Start with one or two posts per week. Engage daily with your prospects’ content. Build interaction history before you reach out. Refine your content based on what generates real comments and conversations. Over time, the algorithm becomes one of your most reliable prospecting allies – working for you around the clock, even when you are not actively selling.

Ultimately, the SDRs who treat LinkedIn as a long-term visibility platform – not just a cold outreach channel – are the ones who build the warmest pipelines and close the most consistent revenue.

Frequently Asked Questions

Does the LinkedIn algorithm favor personal profiles over company pages?

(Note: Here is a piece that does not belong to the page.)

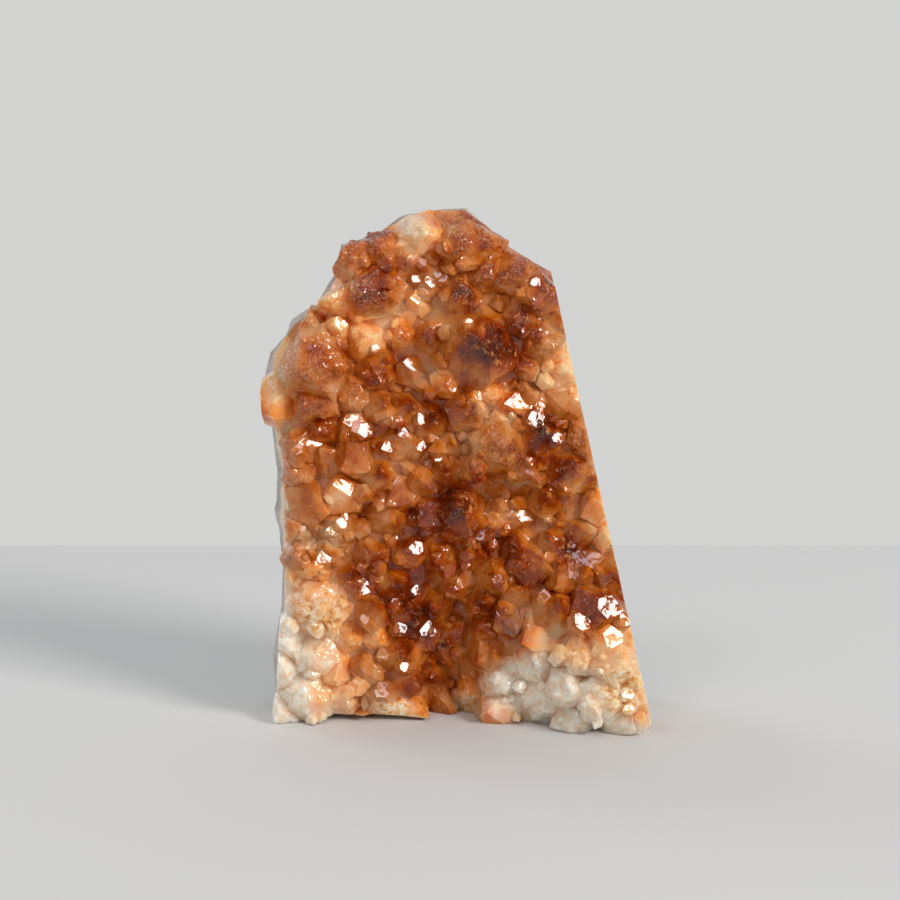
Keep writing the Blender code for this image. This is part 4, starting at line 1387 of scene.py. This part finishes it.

Yes. LinkedIn’s algorithm consistently gives personal profiles significantly more organic reach than company pages. SDRs should build their presence through their personal profile rather than relying on company page posts for prospecting visibility.

How quickly does the LinkedIn algorithm evaluate a new post?

The algorithm evaluates your post within the first 60 to 90 minutes after publishing. Early engagement during this window determines how broadly LinkedIn distributes your content. Posting when your audience is most active is critical.

Do hashtags still help with LinkedIn algorithmic reach?

Hashtags help LinkedIn categorize your content by topic, which can increase visibility in relevant searches and feeds. Use two to four relevant hashtags per post. More than five hashtags can signal spam behavior and hurt your reach.

How does the algorithm treat reposts or shared content?

Reposts receive significantly less algorithmic reach than original content. LinkedIn’s algorithm consistently prioritizes original, first-hand posts over shared or reposted material. SDRs should focus on creating original content rather than sharing others’ posts.

Can engaging with competitors’ content hurt my algorithmic reach?

No. Engaging with any relevant professional content, including from competitors, builds your interaction history and keeps your profile active in LinkedIn’s eyes. The algorithm rewards consistent engagement regardless of whose content you engage with.